Силья враз прервала свои сборы и быстро подошла к ведру. Оно было пустым. Девушка поспешила к колодцу. Куста остался в одиночестве.
Пожалуй, можно признать воздух в избе одним из виновников случившегося; Кусте казалось, будто этот воздух рассматривает его, будто воздух — какое-то существо, с которым ему теперь и придется иметь дело, а все остальное оставить. Чувствуя тошноту, он глядел на пол середины комнаты, и ему вспомнилось, как он однажды, давно, глядел вот также. Казалось, будто он глядит в раскрытую дверь салмелусской риги, там, в его бывшем родовом старинном имении, о котором он уже почти позабыл. Куста встал с кровати и первым делом поворотился к окну, рядом с которым висело зеркало. Почти безотчетно он посмотрел в него; он пс мог припомнить, когда в последний раз рассматривал столь внимательно свое сильно изменившееся лицо… Кто был тот мужчина, которого он теперь видел в зеркале? Ибо именно так выглядел тот, кто спросил однажды что-то насчет дел в хозяйстве, тогда, в последние дни своей жизни… и сопроводил свой вопрос огорченным взглядом — вот так передал своему молодому тогда сыну Кусте имение Салмелус его покойный отец Вихтори, который, казалось, глядел теперь оттуда, из зеркала. Такой же нос и очертания рта, а во взгляде — тот же вопрос и такая же досада. Что же теперь? Что скажет воздух в комнате и этот пол?

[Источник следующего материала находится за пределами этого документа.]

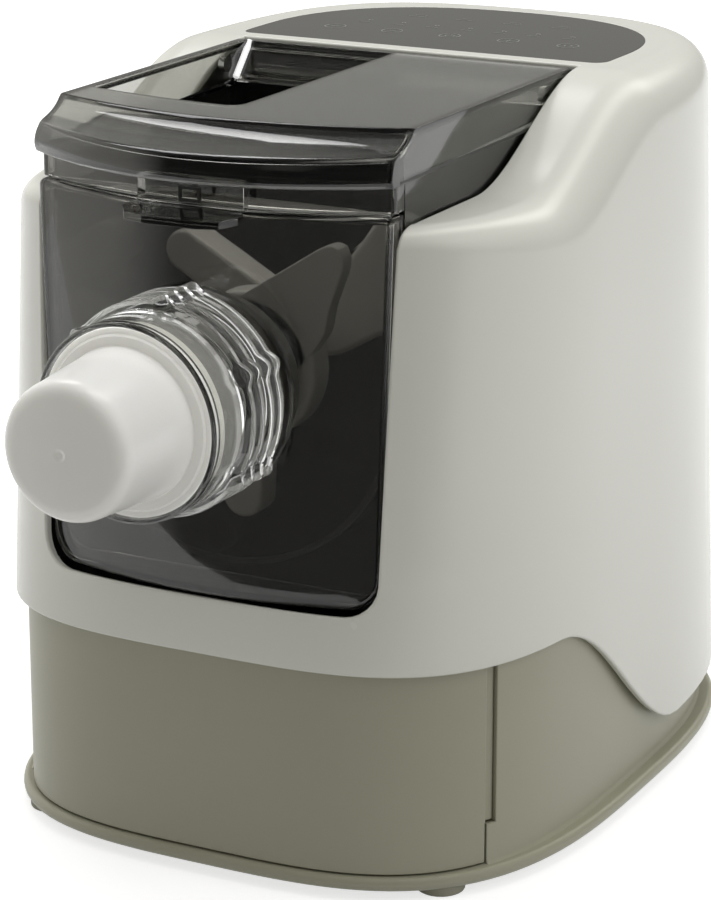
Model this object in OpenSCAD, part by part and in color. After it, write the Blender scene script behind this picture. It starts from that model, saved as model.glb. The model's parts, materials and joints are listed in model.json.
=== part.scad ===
/* [Body] */
// Half width of the housing at the bottom of its front face
body_half_w = 107; // [104:0.5:112]
// Distance from the plan centre to the front of the housing
body_front = 134.5; // [133.5:0.5:140]
// Distance from the plan centre to the back of the housing
body_back = 143; // [141:1:150]
// Height of the flat top above the rim of the mixing tub
lid_rise = 15.5; // [14.5:0.5:18]
// Distance from the tub's rim down to the cheeks beside it at the front
cheek_drop = 15; // [9:1:21]
// Height of the housing's bottom edge across the front
skirt_front = 81.5; // [78:0.5:86]
// Height of the housing's bottom edge round the back
skirt_back = 22; // [16:1:30]
// Thickness of the housing's wall
shell_wall = 2.6; // [2:0.1:2.8]
// Radius of the rounding where the sides meet the top
crown_side = 18; // [12:1:24]
// Radius of the rounding where the back meets the top
crown_back = 11; // [8:1:20]
// Radius of the rounding at the front of the two cheeks
crown_front = 6; // [4:0.5:12]

/* [Base] */
// Half width of the flange round the foot of the base
flange_half_w = 110; // [108:0.5:116]
// Distance that the base wall stands in from the housing's bottom edge
base_set_in = 3; // [3:0.25:5]
// Thickness of the flange plate
flange_t = 5; // [4:0.5:6]
// Height of the underside of the flange above the surface
flange_z = 3.4; // [2.5:0.1:5]
// Thickness of the base wall
base_wall = 3; // [2:0.25:4]
// Radius of a foot
foot_r = 8.5; // [6:0.5:11]
// Depth of the pocket that a foot is pressed into
foot_pocket = 1.6; // [1:0.2:2.4]

/* [Drawer] */
// Height of the drawer tray
tray_h = 52; // [30:1:58]
// Depth of the drawer tray from front to back
tray_depth = 114; // [60:2:120]
// Distance from the outside of the base wall to the tray's side
tray_side_gap = 24; // [23:1:44]
// Thickness of the tray's walls
tray_wall = 2; // [1.5:0.25:3]
// Travel of the drawer
drawer_travel = 90; // [40:1:95]

/* [Mixing chamber] */
// Height of the shaft's axis above the surface
axis_z = 173.5; // [171:0.5:176]
// Thickness of the tub's walls
tub_wall = 2.4; // [2:0.1:3]
// Height of the tub's rim above the shaft's axis
rim_rise = 73.5; // [71:0.5:76]
// Height of the front rim band below the rim
rim_band = 10.6; // [9:0.2:11]
// Thickness of the lid
lid_t = 2.6; // [2:0.1:3]
// Radius of the lid's rolled back edge
lid_roll_r = 6.5; // [5.5:0.25:6.5]
// Distance from the lid's front edge back to its pour opening
pour_margin = 22; // [18:1:60]
// Distance from the lid's centre line to the side of the pour opening
pour_inset = 1.5; // [0:0.5:30]
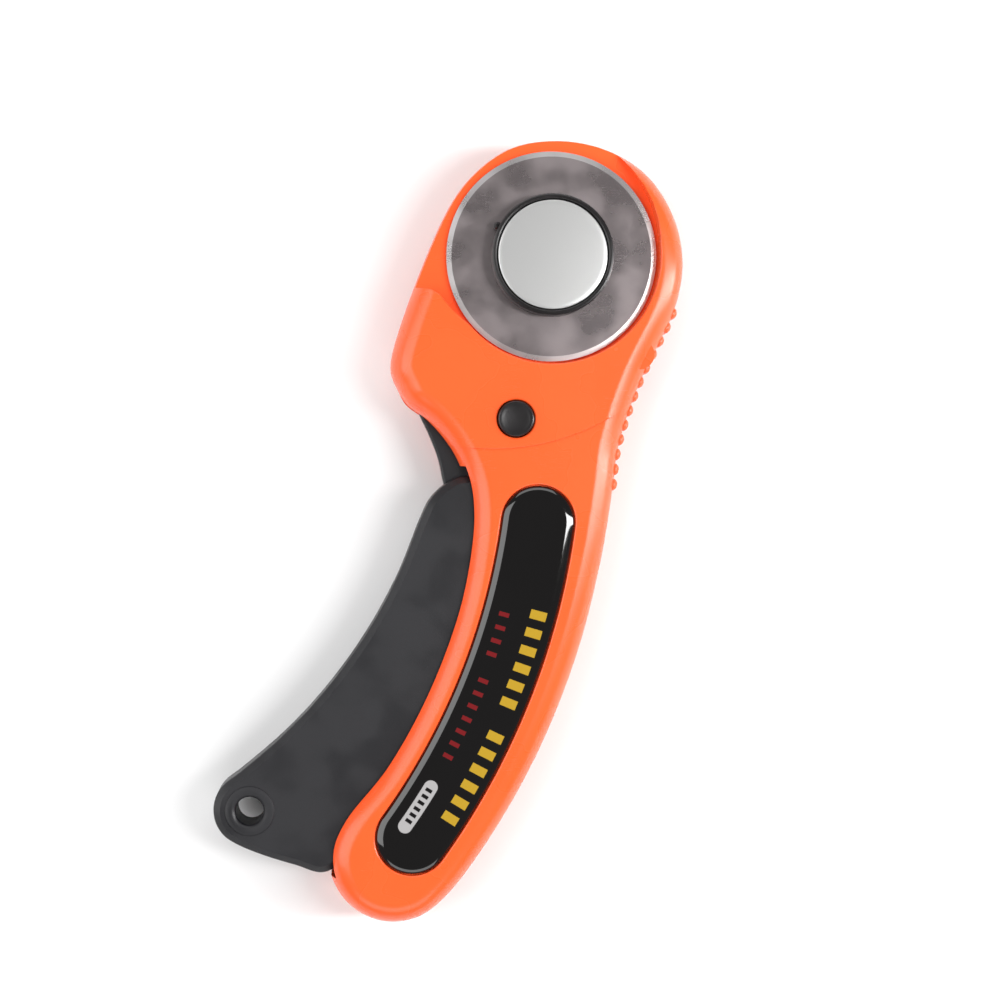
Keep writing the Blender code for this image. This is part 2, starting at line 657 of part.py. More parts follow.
# ---------------------------------------------------------------- lever and lock


def make_lever():
    """The squeeze lever: arm, boss for the blade, hub, lock holes, and the grip with its hook hole."""
    item = plate("trigger_lever", arm_outline(), ARM_BACK, ARM_FRONT, ARM_ROUND, steps=1)
    join(item, plate("grip", grip_outline(), GRIP_BACK, GRIP_FRONT, GRIP_ROUND))
    washer_top = HEAD_BACK + WASHER_THICK
    join(item, rod("boss", BLADE_AXIS, BOSS_RADIUS, washer_top + GAP, BLADE_BACK - 2 * GAP, 40))
    ring_front = GRIP_FRONT + HOOK_RING_PROUD
    join(item, rod("hook_ring", HOOK, HOOK_RING, GRIP_BACK - HOOK_RING_PROUD, ring_front, 40))
    join(item, spring_post("grip_post", -3 * GAP, SPRING_POST_LONG))
    cut(item, rod("hook_hole", HOOK, HOOK_HOLE, HANDLE_BACK, HANDLE_FRONT, 40))
    cut(item, rod("bolt_hole", BLADE_AXIS, BOLT_RADIUS + BOLT_PLAY, HANDLE_BACK, HEAD_FRONT, 24))
    hole = PIN_RADIUS + 2 * PIN_CLEARANCE + BUSH_WALL
    cut(item, rod("hub_hole", PIVOT, hole, ARM_BACK - GAP, ARM_FRONT + GAP, 24))
    open_place = turned_about(LOCK, PIVOT, -SQUEEZE)
    room = LOCK_COLLAR + LOCK_PLAY
    cut(item, rod("lock_hole_closed", LOCK, room, ARM_BACK - GAP, ARM_FRONT + GAP, 32))
    cut(item, rod("lock_hole_open", open_place, room, ARM_BACK - GAP, ARM_FRONT + GAP, 32))
    pocket = arc_slot(PIVOT, LOCK, -SQUEEZE, room + LOCK_PLAY)
    cut(item, plate("lock_pocket", pocket, ARM_BACK + LOCK_WEB, ARM_FRONT + 2 * GAP))
    return finish(item, "black_lever", (0.012, 0.012, 0.015), 0.5)


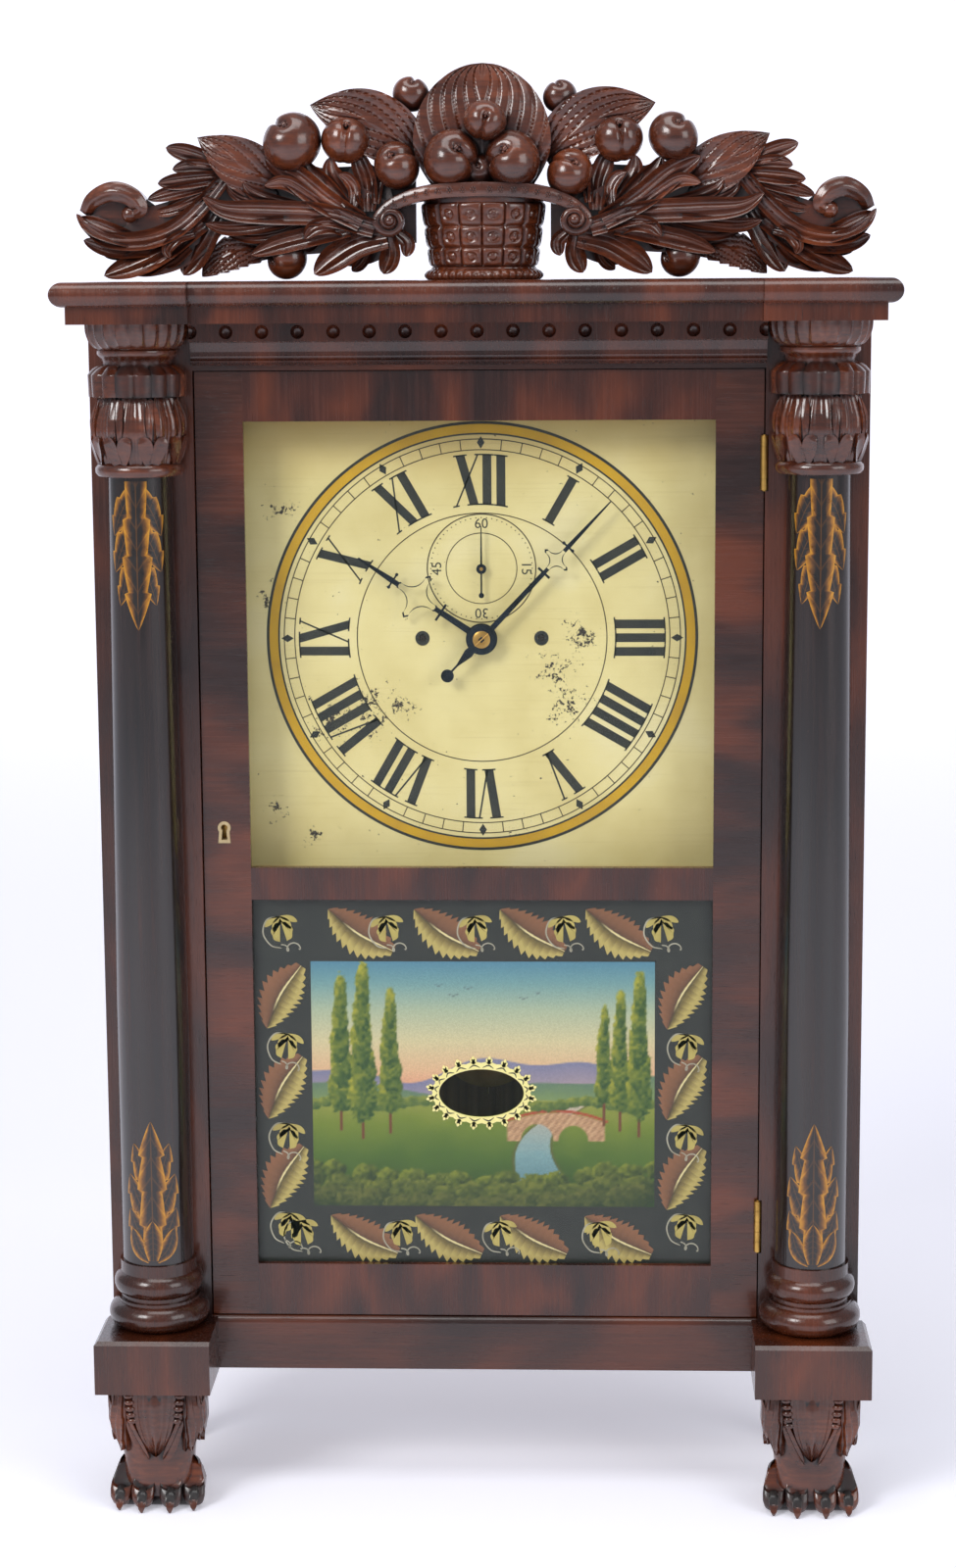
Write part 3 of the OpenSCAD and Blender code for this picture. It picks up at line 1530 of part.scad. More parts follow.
module pendulum() {
    spring_l = 18;
    bob_z = pivot_z - pendulum_l;
    rod_r = 1;
    color("gold") {
        translate([-0.2, pendulum_y - 2, pivot_z - spring_l]) cube([0.4, 4, spring_l]);
        rod_y(0, pivot_z, pendulum_y - 2, pendulum_y + 2, roll_r);
        translate([0, pendulum_y, bob_z - bob_r - 6])
            cylinder(r = rod_r, h = pendulum_l - spring_l + bob_r + 8, $fn = fine);
        intersection() {
            rod_y(0, bob_z, pendulum_y - bob_t / 2, pendulum_y + bob_t / 2, bob_r);
            for (s = [-1, 1])
                translate([0, pendulum_y + s * (lens_r() - bob_t / 2), bob_z])
                    sphere(r = lens_r(), $fn = fine);
        }
    }
}

// The radius of the domed faces of the bob
function lens_r() = (pow(bob_r, 2) + pow(bob_t / 2, 2)) / bob_t;

// Weights, cords and pulleys

module weight(s) {
    top = weight_z + weight_h;
    color([0.2, 0.2, 0.2])
        translate([s * weight_x, cord_y, 0]) {
            translate([0, 0, weight_z])
                rotate_extrude($fn = fine)
                polygon([
                    [0, 0], [weight_r - 2, 0], [weight_r, 2], [weight_r, weight_h - 8],
                    [weight_r - 6, weight_h - 2], [5, weight_h], [0, weight_h]
                ]);
            translate([0, 0, top + eye_r - 1])
                rotate([90, 0, 0])
                rotate_extrude($fn = fine)
                translate([eye_r, 0]) circle(r = eye_wire_r, $fn = fine);
        }
}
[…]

Силья! — она сейчас придет — и сразу же уедет. Нет, нет, теперь надо сдержаться, как бывало и прежде — в разных случаях на протяжении жизни…
Дочка молча внесла ведро, поставила на место и затем посмотрела на отца: отец — с болезненным румянцем на щеках — подошел, взял черпак и напился.
— Не пора ли тебе уже, золотко? — спросил он, кладя черпак на место.
Опять прозвучало это «золотко», давно забытое слово, употребленное отцом сегодня уже вдругорядь. Днем она пошла в гости и задержалась там, множество впечатлений от неба, земли, взглядов и слов людей заставили девушку позабыть о той, угнетавшей ее сегодня утром в отцовской избе атмосфере, от которой она неосознанно и пыталась было убежать, но теперь гнетущее чувство неловкости, наоборот, усилилось. Ведь только что отец сказал, что ему худо, нездоровится. В этом слышалось что-то стариковское, а старость — такое понятие, которое в сознании Сильи не связывалось с отцом. Она смотрела теперь на него как на приближающееся несчастье, от которого уже невозможно спастись бегством. Отец заметил раньше, чем она сама, что по щекам ее текут слезы.
— Не тревожься, Силья-золотко, — сказал Куста, — это пройдет. Смотри только, чтобы не опоздать на пароход.